Muhtemelen telafisi için yerine "yerli ve milli" kuralların apar topar getirileceği fesih olayı.
Hiç bir zaman niyetleri "kaş yapmak" olmadı, hep göz çıkardılar.
Kaş yapar gibi çıkabilecek olan yeni alternatif içerisinde olacaklarını tahmin ettiğim değişiklikler:
- Kadının beyanı esas olmaktan çıkacak. Şahit zorunluluğu getirilecek. (Mantıklı gibi değil mi? Ama seks iki kişiliktir canımın içi, ne şahidi?) Hadi belki tepki gelirse adli tıp delillerini vurgularlar. Ama adli testler %100 sonuç vermiyor canım, ne malum spermin o kişiye ait olduğu?
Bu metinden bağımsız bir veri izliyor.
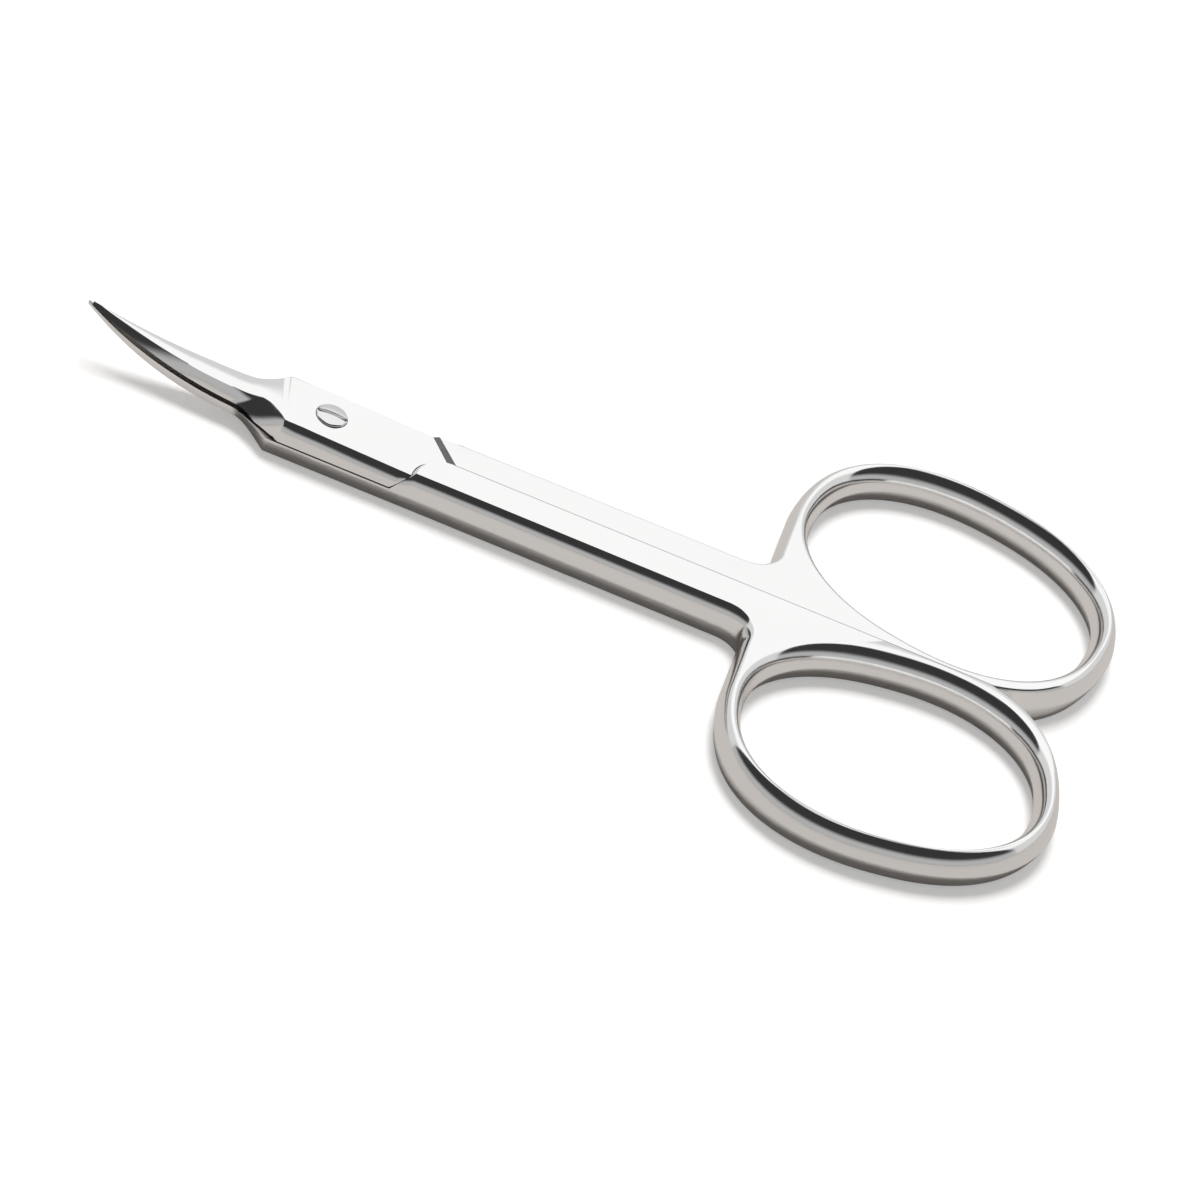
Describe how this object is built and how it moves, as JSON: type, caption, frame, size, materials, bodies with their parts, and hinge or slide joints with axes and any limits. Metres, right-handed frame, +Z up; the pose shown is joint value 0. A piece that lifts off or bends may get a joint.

Ya da kadının çöpteki prezervatifi alıp orasına burasına sürmediği? Değil mi?
- Kadın çalışıyorsa nafaka alamayacak. Maddi durumu çok yetersiz olursa çocukların velayeti babasına geçecek. (Kadın niye çalışıyor ki zaten? Bak, çalışmayan kadınların olduğu evlerdeki boşanma oranlarına, ne kadar düşük değil mi?)
- Aile içi şiddet sonucunda devlet hastanesinden en az üç günlük rapor alınmadıysa "adli vaka" olarak değerlendirilmeyecek. (Ailenin mahremi sonuçta, değil mi yiğen?)
- Bir tane de tartışmalık "yem" madde versek. Örneğin "tecavüzcüler hadım edilsin" desek. Böylece muhalefet muhalefet edince de hepsine "tecavüzcü, sapık, ırz düşmanı" desek. Çünkü illa ki biri çıkar "hadım edilmesin" der.
- lgbt için bir şey yapsak mı, yapmasak mı? Yapalım tabi. Çocukları "sapıkça" davranışlardan korumak lazım. Şey yapalım mesela. Gökkuşağı renkleri gösteren televizyon kanallarını kapatma, hizmet durdurma yetkimiz olsun. Diyelim ki durduramadık, izleyenleri falan fişleyelim. (Kaç yaşın altı çocuk, kaç yaşın üzeri yetişkin ve sevişilebilir onu sorma mesela. Çocuk var çocuk var şimdi. Sıcak yerin çocuğu çabuk olgunlaşır. Çok düşünme. Gökkuşağı sıkıntılı ama. )
Son iki yılın sosyal medya tartışmalarına baktığınızda alt yapının hazırlandığını görebilirsiniz. Kızmayın bana "akıl verme şunlara" diye. perşembenin gelişi çarşambadan bellidir, geliyordu gelmekte olan.